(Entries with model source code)
_ _ _ _

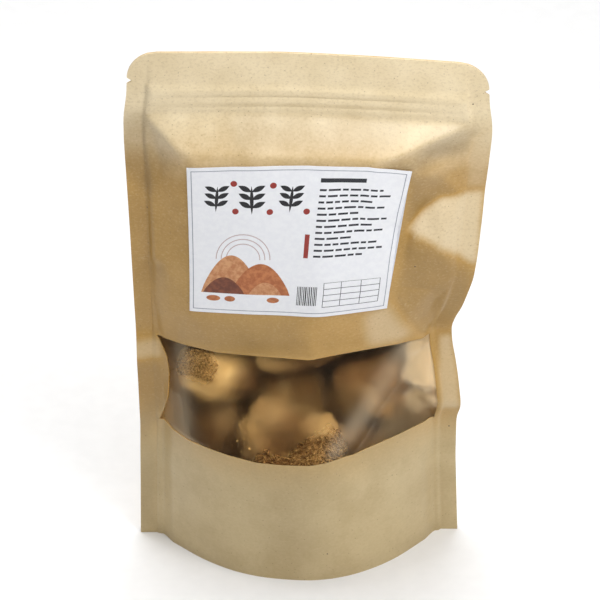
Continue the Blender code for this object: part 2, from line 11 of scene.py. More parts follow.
import bmesh
import bpy
import numpy as np
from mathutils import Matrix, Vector, kdtree, noise
from mathutils.geometry import delaunay_2d_cdt


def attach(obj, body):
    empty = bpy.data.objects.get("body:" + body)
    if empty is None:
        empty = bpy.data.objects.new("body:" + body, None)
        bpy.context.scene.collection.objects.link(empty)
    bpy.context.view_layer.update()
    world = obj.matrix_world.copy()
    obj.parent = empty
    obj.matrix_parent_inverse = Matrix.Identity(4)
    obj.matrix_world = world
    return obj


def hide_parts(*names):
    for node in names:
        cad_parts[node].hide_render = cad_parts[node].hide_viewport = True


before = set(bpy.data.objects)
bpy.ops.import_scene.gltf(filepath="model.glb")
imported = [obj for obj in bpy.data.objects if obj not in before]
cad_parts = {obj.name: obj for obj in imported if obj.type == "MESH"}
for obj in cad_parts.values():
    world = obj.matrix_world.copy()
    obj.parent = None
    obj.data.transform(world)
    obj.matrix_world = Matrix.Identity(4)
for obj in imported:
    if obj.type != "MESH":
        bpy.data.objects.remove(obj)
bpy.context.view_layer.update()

MM = 0.001

# ---------------------------------------------------------------- camera, light and floor

CAMERA_RISE = math.radians(36)
CAMERA_DISTANCE = 2500
CAMERA_TARGET = Vector((-3.5, 0, 129))
CAMERA_LENS = 339
SENSOR_WIDTH = 36
WORLD_STRENGTH = 0.17
# Each lamp as (place, target, size in metres, power in watts).
LAMPS = {
    "soft_box": ((0, -250, 600), (0, 0, 150), (0.35, 0.3), 0.9),
    "soft_box_right": ((220, -230, 600), (0, 0, 150), (0.3, 0.3), 1.45),
    "low_right": ((1100, -500, 250), (0, 0, 120), (0.6, 0.5), 1.5),
    "overhead": ((-100, 350, 1200), (0, 0, 120), (0.9, 0.7), 13.5),
}


def look_at(thing, stand, target):
    thing.location = Vector(stand) * MM
    turn = (Vector(target) - Vector(stand)).to_track_quat("-Z", "Y")
    thing.rotation_euler = turn.to_euler()
    bpy.context.scene.collection.objects.link(thing)


def add_camera():
    lens = bpy.data.cameras.new("camera")
    lens.lens = CAMERA_LENS
    lens.sensor_width = SENSOR_WIDTH
    lens.clip_end = 20
    camera = bpy.data.objects.new("camera", lens)
    back = Vector((0, -math.cos(CAMERA_RISE), math.sin(CAMERA_RISE)))
    look_at(camera, CAMERA_TARGET + back * CAMERA_DISTANCE, CAMERA_TARGET)
    bpy.context.scene.camera = camera


def add_light():
    for name, (stand, target, size, power) in LAMPS.items():
        lamp = bpy.data.lights.new(name, "AREA")
        lamp.shape = "RECTANGLE"
        lamp.size, lamp.size_y = size
        lamp.energy = power
        look_at(bpy.data.objects.new(name, lamp), stand, target)
    world = bpy.data.worlds.new("studio")
    world.use_nodes = True
    background = world.node_tree.nodes["Background"]
    background.inputs["Color"].default_value = (1, 1, 1, 1)
    background.inputs["Strength"].default_value = WORLD_STRENGTH
    bpy.context.scene.world = world
    bpy.context.scene.view_settings.view_transform = "Standard"


# ---------------------------------------------------------------- material helpers


def new_material(name, roughness, **values):
    made = bpy.data.materials.new(name)
    made.use_nodes = True
    tree = made.node_tree
    shader = tree.nodes["Principled BSDF"]
    shader.inputs["Roughness"].default_value = roughness
    for socket, value in values.items():
        shader.inputs[socket.replace("_", " ")].default_value = value
    return made, tree, shader


def node(tree, kind, inputs=None, **settings):
    made = tree.nodes.new("ShaderNode" + kind)
    for name, value in settings.items():
        setattr(made, name, value)
    for name, value in (inputs or {}).items():
        if isinstance(value, bpy.types.NodeSocket):
            tree.links.new(value, made.inputs[name])
        else:
            made.inputs[name].default_value = value
    return made


def maths(tree, operation, first, second=0.5, third=0.0):
    made = node(tree, "Math", {0: first, 1: second, 2: third}, operation=operation)
    return made.outputs[0]


def times(tree, first, second):
    return maths(tree, "MULTIPLY", first, second)


def carried(tree, name):
    """A number that each point of the mesh carries."""
    return node(tree, "Attribute", attribute_name=name).outputs["Fac"]


def object_place(tree):
    return node(tree, "TexCoord").outputs["Object"]


def ramp(tree, value, low, high, start=0.0, end=1.0):
    made = node(
        tree, "MapRange", {"Value": value, "From Min": low, "From Max": high, "To Min": start,
                           "To Max": end},
        interpolation_type="SMOOTHSTEP",
    )
    return made.outputs["Result"]


def blend(tree, share, first, second):
    made = node(tree, "Mix", data_type="RGBA")
    for place, value in ((0, share), (6, first), (7, second)):
        if isinstance(value, bpy.types.NodeSocket):
            tree.links.new(value, made.inputs[place])
        else:
            made.inputs[place].default_value = value if place == 0 else (*value, 1)
    return made.outputs[2]


def mottled(tree, texture, first, second, low=0.3, high=0.7):
    """One colour where the texture is low and another where it is high."""
    return blend(tree, ramp(tree, texture, low, high), first, second)


def specks(tree, vector, scale, size, axis, rarity):
    """Round specks in the few cells of a pattern that a random number picks out."""
    cells = node(tree, "TexVoronoi", {"Vector": vector, "Scale": scale, "Randomness": 1})
    spot = ramp(tree, cells.outputs["Distance"], *size, 1, 0)
    chance = node(tree, "SeparateXYZ", {0: cells.outputs["Color"]}).outputs[axis]
    return times(tree, spot, ramp(tree, chance, *rarity))


def stretched(tree, vector, scale):
    return node(tree, "Mapping", {"Vector": vector, "Scale": scale}).outputs[0]


def clouds(tree, vector, scale, detail=3.0, roughness=0.55, distortion=0.0):
    made = node(
        tree, "TexNoise",
        {"Vector": vector, "Scale": scale, "Detail": detail, "Roughness": roughness,
         "Distortion": distortion},
    )
    return made.outputs["Fac"]


def relief(tree, shader, height, distance, strength=1.0):
    made = node(tree, "Bump", {"Height": height, "Distance": distance, "Strength": strength})
    tree.links.new(made.outputs[0], shader.inputs["Normal"])


# ---------------------------------------------------------------- materials


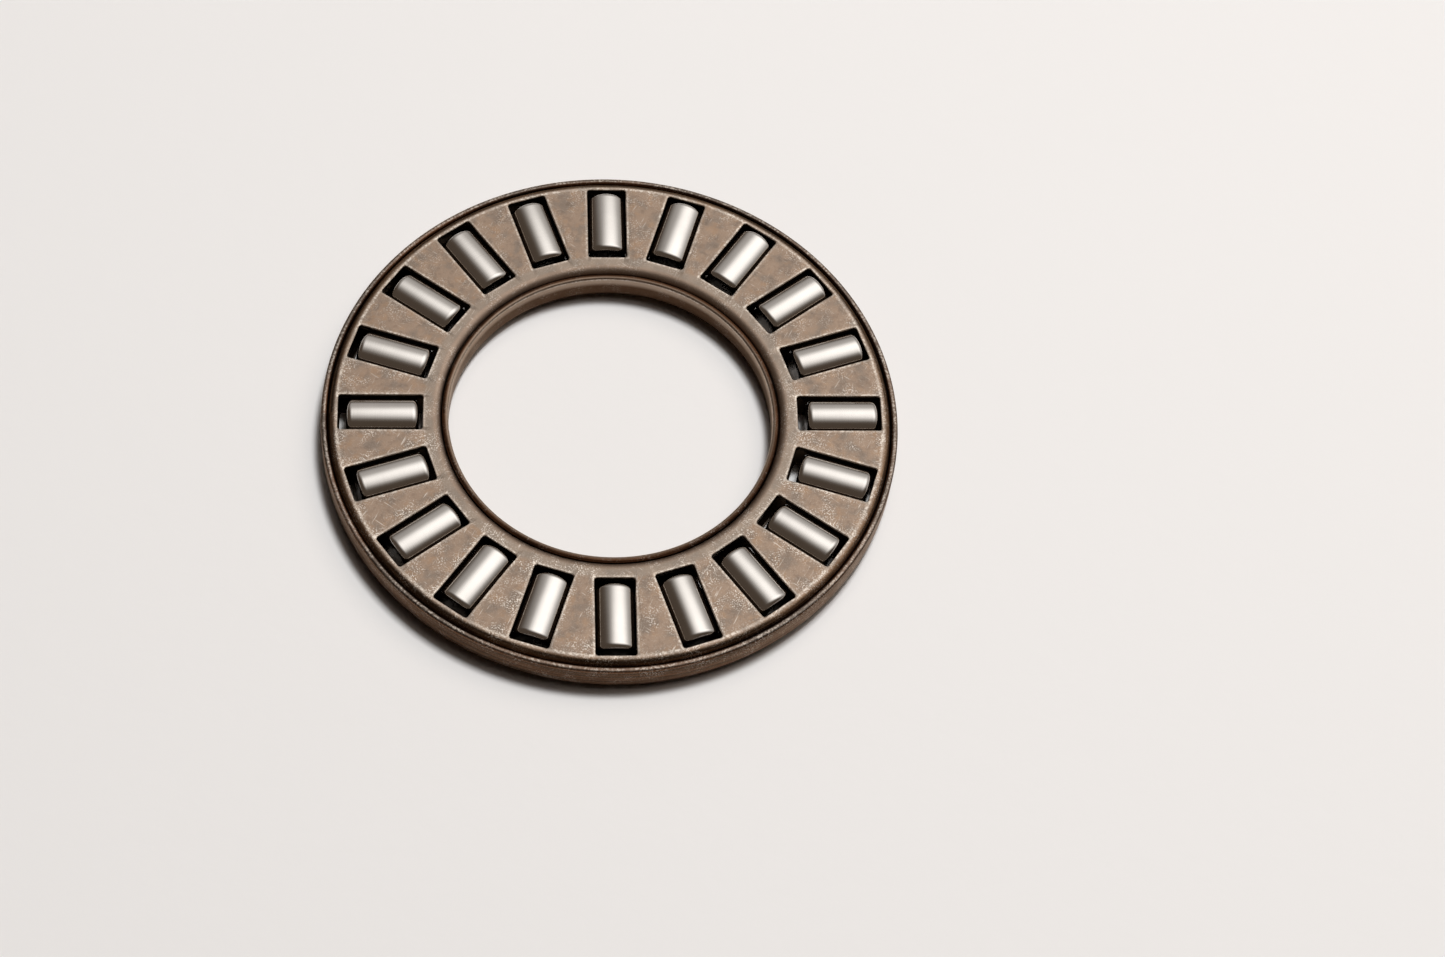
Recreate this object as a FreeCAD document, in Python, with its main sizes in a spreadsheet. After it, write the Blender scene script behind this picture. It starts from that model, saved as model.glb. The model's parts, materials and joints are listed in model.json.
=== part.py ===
"""Needle-roller thrust cage: two nested pressed-steel shells that hold twenty radial needle rollers.

Millimetres. The bearing axis is +Z and the origin lies on it, halfway up the rollers.
Roller 01 points along +X and the others follow anticlockwise, seen from above.
"""
import FreeCAD, Part
import os

import Sketcher

SIZES = {
    # the cage as a whole
    "bore_diameter": 14.288,
    "outer_diameter": 25.4,
    "cage_height": 1.60,         # over the flat faces of the two shells
    "sheet": 0.28,               # steel strip that both shells are pressed from
    "shell_gap": 0.02,           # radial play where the upper shell slips inside the lower one
    "rim_step": 0.12,            # the lower shell's wall ends this far below the upper flat face
    # the pressed bends, measured on their outsides
    "lower_bend": 0.42,
    "upper_bore_bend": 0.40,
    "upper_outer_bend": 0.34,
    "flange_corner": 0.16,       # broken corner that clears the lower shell's inside bend
    # the pockets
    "pocket_radius": 10.10,      # from the axis to the middle of a pocket
    "pocket_length": 3.70,
    "pocket_width": 1.753,       # narrower than a roller, so neither face lets it out
    "pocket_corner": 0.12,
    # the rollers
    "roller_count": 20,
    "roller_diameter": 1.984,
    "roller_length": 3.15,
    "roller_corner": 0.26,
    # where the rollers lie in the end play of their pockets
    "drift_x": 0.11,
    "drift_y": 0.04,
    "drift_out": 0.03,
}

CLOSE = 1e-6          # mm, two lengths this near to each other are the same length
VOLUME_SLACK = 1e-3   # mm3, allowed between a worked-out volume and the modelled one

doc = FreeCAD.newDocument("needle_roller_thrust_cage")


def make_sheet():
    """Put every driving dimension in a cell of its own, with its name beside it."""
    cells = doc.addObject("Spreadsheet::Sheet", "sizes")
    for row, (name, value) in enumerate(SIZES.items(), start=1):
        cells.set(f"A{row}", name)
        cells.set(f"B{row}", str(value))
        cells.setAlias(f"B{row}", name)
    doc.recompute()
    return cells


sizes = make_sheet()


def origin_plane(body, role):
    """One of the body's own base planes, such as XY_Plane."""
    return next(item for item in body.Origin.OriginFeatures if item.Role == role)


def new_sketch(body, name, role):
    """An empty sketch on one of the body's base planes."""
    sketch = body.newObject("Sketcher::SketchObject", name)
    sketch.AttachmentSupport = [(origin_plane(body, role), "")]
    sketch.MapMode = "FlatFace"
    return sketch


def add_circle(sketch, name, diameter):
    """A circle about the sketch's origin whose diameter follows an expression."""
    circle = sketch.addGeometry(Part.Circle(FreeCAD.Vector(), FreeCAD.Vector(0, 0, 1), 1.0), False)
    sketch.addConstraint(Sketcher.Constraint("Coincident", circle, 3, -1, 1))
    held = sketch.addConstraint(Sketcher.Constraint("Diameter", circle, 2.0))
    sketch.renameConstraint(held, name)
    sketch.setExpression(f"Constraints.{name}", diameter)


def edges_where(feature, test):
    """Names of the feature's edges whose curve passes the test."""
    return [f"Edge{n}" for n, edge in enumerate(feature.Shape.Edges, start=1) if test(edge)]


def is_ring(edge, radius, height):
    """True for a full circle about the bearing axis of this radius, at this height."""
    if not isinstance(edge.Curve, Part.Circle):
        return False
    middle = edge.Curve.Center
    on_axis = abs(middle.x) < CLOSE and abs(middle.y) < CLOSE
    return on_axis and abs(edge.Curve.Radius - radius) < CLOSE and abs(middle.z - height) < CLOSE


def add_fillet(body, name, base, edges, radius):
    """Round the named edges with a radius taken from the sheet."""
    fillet = body.newObject("PartDesign::Fillet", name)
    fillet.Base = (base, edges)
    fillet.Radius = sizes.get(radius)
    fillet.setExpression("Radius", f"sizes.{radius}")
    doc.recompute()
    return fillet


def add_channel(body, outer, bore, floor, depth, up, bends):
    """A ring-shaped channel of even sheet: a padded ring, its bends rounded, then hollowed out.

    outer and bore are diameters, floor is the height of the flat face, all as expressions;
    the channel runs depth from that face, upwards if up is true, and bends holds the radius
    names for the outer edge and the bore edge of the face.
    """
    ring = new_sketch(body, f"{body.Label}_ring", "XY_Plane")
    ring.setExpression(".AttachmentOffset.Base.z", floor)
    add_circle(ring, "outer", outer)
    add_circle(ring, "bore", bore)

    blank = body.newObject("PartDesign::Pad", f"{body.Label}_blank")
    blank.Profile = ring
    blank.Reversed = not up
    blank.setExpression("Length", depth)
    doc.recompute()

    face_height = ring.AttachmentOffset.Base.z
    radii = [ring.getDatum("outer").Value / 2, ring.getDatum("bore").Value / 2]
    rounded = blank
    for side, radius, bend in zip(("outer", "bore"), radii, bends):
        edges = edges_where(rounded, lambda edge: is_ring(edge, radius, face_height))
        rounded = add_fillet(body, f"{body.Label}_{side}_bend", rounded, edges, bend)

    open_height = face_height + (1 if up else -1) * blank.Length.Value
    open_face = next(f"Face{n}" for n, face in enumerate(rounded.Shape.Faces, start=1)
                     if abs(face.BoundBox.ZMin - open_height) < CLOSE
                     and abs(face.BoundBox.ZMax - open_height) < CLOSE)
    channel = body.newObject("PartDesign::Thickness", f"{body.Label}_channel")
    channel.Base = (rounded, [open_face])
    channel.Reversed = True
    channel.Value = sizes.get("sheet")
    channel.setExpression("Value", "sizes.sheet")
    doc.recompute()
    return channel


def add_pockets(body, channel, up):
    """Punch one roller pocket through the flat face and repeat it round the axis."""
    outline = new_sketch(body, f"{body.Label}_pocket_outline", "XY_Plane")
    centre = sizes.get("pocket_radius")
    x_reach = sizes.get("pocket_length") / 2
    y_reach = sizes.get("pocket_width") / 2
    corners = [FreeCAD.Vector(centre + x_reach * x, y_reach * y)
               for x, y in ((-1, -1), (1, -1), (1, 1), (-1, 1))]
    sides = [outline.addGeometry(Part.LineSegment(corners[n], corners[(n + 1) % 4]), False)
             for n in range(4)]
    for n in range(4):
        outline.addConstraint(Sketcher.Constraint("Coincident", sides[n], 2, sides[(n + 1) % 4], 1))
    for side, level in ((0, "Horizontal"), (2, "Horizontal"), (3, "Vertical")):
        outline.addConstraint(Sketcher.Constraint(level, sides[side]))
    outline.addConstraint(Sketcher.Constraint("Symmetric", sides[1], 1, sides[1], 2, -1))
    held = {
        "near_end": ("DistanceX", -1, 1, sides[3], 1, centre - x_reach),
        "far_end": ("DistanceX", -1, 1, sides[1], 1, centre + x_reach),
        "width": ("DistanceY", sides[1], 1, sides[1], 2, 2 * y_reach),
    }
    for name, words in held.items():
        outline.renameConstraint(outline.addConstraint(Sketcher.Constraint(*words)), name)
    outline.setExpression("Constraints.near_end", "sizes.pocket_radius - sizes.pocket_length / 2")
    outline.setExpression("Constraints.far_end", "sizes.pocket_radius + sizes.pocket_length / 2")
    outline.setExpression("Constraints.width", "sizes.pocket_width")

    pocket = body.newObject("PartDesign::Pocket", f"{body.Label}_pocket")
    pocket.Profile = outline
    pocket.Type = "ThroughAll"
    pocket.Reversed = up
    doc.recompute()
    wanted = sizes.get("pocket_length") * sizes.get("pocket_width") * sizes.get("sheet")
    punched = channel.Shape.Volume - pocket.Shape.Volume
    if abs(punched - wanted) > VOLUME_SLACK:
        raise SystemExit(f"{body.Label}: a pocket took {punched:.4f} mm3, not {wanted:.4f}")

    corner_edges = edges_where(pocket, is_pocket_corner)
    corner = add_fillet(body, f"{body.Label}_pocket_corners", pocket, corner_edges, "pocket_corner")

    around = body.newObject("PartDesign::PolarPattern", f"{body.Label}_pockets")
    around.Originals = [pocket, corner]
    around.Axis = (outline, ["N_Axis"])
    around.Angle = 360
    around.setExpression("Occurrences", "sizes.roller_count")
    body.Tip = around
    doc.recompute()


def is_pocket_corner(edge):
    """True for an upright straight edge as long as the sheet is thick."""
    box = edge.BoundBox
    upright = box.XLength < CLOSE and box.YLength < CLOSE
    return upright and abs(box.ZLength - sizes.get("sheet")) < CLOSE


def make_lower_shell():
    """The outer cup: floor below the rollers, wall outside and bore wall inside, open upwards."""
    body = doc.addObject("PartDesign::Body", "cage_lower_shell")
    body.Label = "cage_lower_shell"
    channel = add_channel(
        body,
        outer="sizes.outer_diameter",
        bore="sizes.bore_diameter",
        floor="-sizes.cage_height / 2",
        depth="sizes.cage_height - sizes.rim_step",
        up=True,
        bends=("lower_bend", "lower_bend"),
    )
    add_pockets(body, channel, up=False)
    return body


def make_upper_shell():
    """The inner cup, upside down: it slips inside the lower one and stands on its floor."""
    body = doc.addObject("PartDesign::Body", "cage_upper_shell")
    body.Label = "cage_upper_shell"
    channel = add_channel(
        body,
        outer="sizes.outer_diameter - 2 * (sizes.sheet + sizes.shell_gap)",
        bore="sizes.bore_diameter + 2 * (sizes.sheet + sizes.shell_gap)",
        floor="sizes.cage_height / 2",
        depth="sizes.cage_height - sizes.sheet",
        up=False,
        bends=("upper_outer_bend", "upper_bore_bend"),
    )
    foot = -sizes.get("cage_height") / 2 + sizes.get("sheet")
    wall = sizes.get("sheet") + sizes.get("shell_gap")
    radii = (sizes.get("outer_diameter") / 2 - wall, sizes.get("bore_diameter") / 2 + wall)
    feet = edges_where(channel, lambda edge: any(is_ring(edge, radius, foot) for radius in radii))
    flange = add_fillet(body, "cage_upper_shell_flange_corners", channel, feet, "flange_corner")
    add_pockets(body, flange, up=True)
    return body


def make_roller(number):
    """One needle roller: a short bar with rounded corners, lying along its pocket."""
    name = f"roller_{number:02d}"
    body = doc.addObject("PartDesign::Body", name)
    body.Label = name
    end = new_sketch(body, f"{name}_end", "YZ_Plane")
    add_circle(end, "across", "sizes.roller_diameter")

    bar = body.newObject("PartDesign::Pad", f"{name}_bar")
    bar.Profile = end
    bar.Midplane = True
    bar.setExpression("Length", "sizes.roller_length")
    doc.recompute()
    rims = edges_where(bar, lambda edge: isinstance(edge.Curve, Part.Circle))
    add_fillet(body, f"{name}_corners", bar, rims, "roller_corner")

    turn = f"(360 deg / sizes.roller_count * {number - 1})"
    drift = f"sizes.drift_x * cos({turn}) + sizes.drift_y * sin({turn}) + sizes.drift_out"
    out = f"(sizes.pocket_radius + {drift})"
    place = f"vector({out} * cos({turn}); {out} * sin({turn}); 0)"
    body.setExpression("Placement", f"placement({place}; rotation(vector(0; 0; 1); {turn}))")
    return body


def check_document():
    """Stop if any object of the document failed to build."""
    for item in doc.Objects:
        if "Invalid" in item.State or "Error" in item.State:
            raise SystemExit(f"{item.Label} did not build: {item.State}")


bodies = [make_lower_shell(), make_upper_shell()]
bodies += [make_roller(number) for number in range(1, int(sizes.get("roller_count")) + 1)]
doc.recompute()
check_document()

os.makedirs("parts", exist_ok=True)
for body in bodies:
    shape = body.Shape
    if shape.isNull() or not shape.isValid() or len(shape.Solids) != 1:
        raise SystemExit(f"{body.Label} is not one valid solid")
for body in bodies:
    body.Shape.exportStep(f"parts/{body.Label}.step")
    print(f"{body.Label}: {body.Shape.Volume:.3f} mm3")
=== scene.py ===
"""A needle-roller thrust cage lying on a pale table top. Metres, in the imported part's own frame."""
import json
import math

import bmesh
import bpy
from mathutils import Matrix, Vector


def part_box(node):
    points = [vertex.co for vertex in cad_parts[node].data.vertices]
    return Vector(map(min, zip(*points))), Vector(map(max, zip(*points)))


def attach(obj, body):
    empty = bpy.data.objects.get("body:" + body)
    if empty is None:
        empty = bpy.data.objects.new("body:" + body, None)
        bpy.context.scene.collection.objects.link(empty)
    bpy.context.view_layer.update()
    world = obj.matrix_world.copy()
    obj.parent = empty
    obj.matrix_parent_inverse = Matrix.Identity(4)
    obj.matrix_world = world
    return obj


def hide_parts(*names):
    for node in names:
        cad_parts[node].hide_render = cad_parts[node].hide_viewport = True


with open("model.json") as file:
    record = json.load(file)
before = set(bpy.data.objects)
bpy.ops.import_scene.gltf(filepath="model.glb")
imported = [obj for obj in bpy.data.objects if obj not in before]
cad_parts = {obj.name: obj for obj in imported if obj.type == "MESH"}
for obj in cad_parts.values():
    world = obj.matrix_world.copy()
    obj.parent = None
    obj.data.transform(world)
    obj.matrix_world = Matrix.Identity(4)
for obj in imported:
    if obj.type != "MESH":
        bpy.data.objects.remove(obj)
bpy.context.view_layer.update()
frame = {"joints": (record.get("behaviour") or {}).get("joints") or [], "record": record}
bpy.ops.object.select_all(action="DESELECT")
mm = 0.001


# ------------------------------------------------------------------------------------- camera
# A short telephoto lens held over the table, in front of the ring and a touch to its left,
# looking down steeply and tipped a few degrees. The ring sits left of the middle of the view.
upper_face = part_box("cage_upper_shell")[1].z
aim = Vector((4.787 * mm, -3.354 * mm, upper_face))
around = Matrix.Rotation(math.radians(-8.74), 4, "Z")
down = Matrix.Rotation(math.radians(90 - 59.60), 4, "X")
tipped = Matrix.Rotation(math.radians(7.65), 4, "Z")
back = Matrix.Translation((0, 0, 133.90 * mm))

lens = bpy.data.cameras.new("camera")
lens.sensor_width = 36
lens.lens = 76.56
lens.clip_start = 5 * mm
camera = bpy.data.objects.new("camera", lens)
camera.matrix_world = Matrix.Translation(aim) @ around @ down @ tipped @ back
bpy.context.scene.collection.objects.link(camera)
bpy.context.scene.camera = camera


# ------------------------------------------------------------------------ cage, lower shell
# The outer half of the cage: strip steel pressed into a ring-shaped channel, open upwards, with
# a wall round the outside, a wall round the bore and twenty pockets punched through its floor.
lower_low, lower_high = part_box("cage_lower_shell")
upper_low, upper_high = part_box("cage_upper_shell")
bore_mount = next(mount for mount in frame["record"]["mounts"] if mount["name"] == "bore")
bore_radius = bore_mount["dims"]["r_mm"] * mm
sheet = upper_low.z - lower_low.z
roller_count = len(frame["joints"])
pitch = math.tau / roller_count

pocket_middle = 10.10 * mm
pocket_length = 3.70 * mm
pocket_width = 1.753 * mm
pocket_corner = 0.12 * mm
pocket_lip = 0.05 * mm       # the rolled edge that the punch leaves round a pocket
rim_round = 0.12 * mm        # a wall's edge, nearly a full round after tumbling
spin_steps = 360


def pick(piece, kind, test):
    """Select only those points, edges or faces of the piece whose middle passes the test."""
    bpy.ops.mesh.select_mode(type=kind)
    bpy.ops.mesh.select_all(action="DESELECT")
    mesh = bmesh.from_edit_mesh(piece.data)
    for part in {"VERT": mesh.verts, "EDGE": mesh.edges, "FACE": mesh.faces}[kind]:
        points = [part.co] if kind == "VERT" else [point.co for point in part.verts]
        if test(sum(points, Vector()) / len(points)):
            part.select_set(True)
    bmesh.update_edit_mesh(piece.data)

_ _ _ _

* **REQUEST**: Using the entries above, give again exactly the lines from the line holding "Recreate this object" through the line holding "import Sketcher". Include both end lines and nothing else.

* **RESULT FOR THIS TASK**:
Recreate this object as a FreeCAD document, in Python, with its main sizes in a spreadsheet. After it, write the Blender scene script behind this picture. It starts from that model, saved as model.glb. The model's parts, materials and joints are listed in model.json.
=== part.py ===
"""Needle-roller thrust cage: two nested pressed-steel shells that hold twenty radial needle rollers.

Millimetres. The bearing axis is +Z and the origin lies on it, halfway up the rollers.
Roller 01 points along +X and the others follow anticlockwise, seen from above.
"""
import FreeCAD, Part
import os

import Sketcher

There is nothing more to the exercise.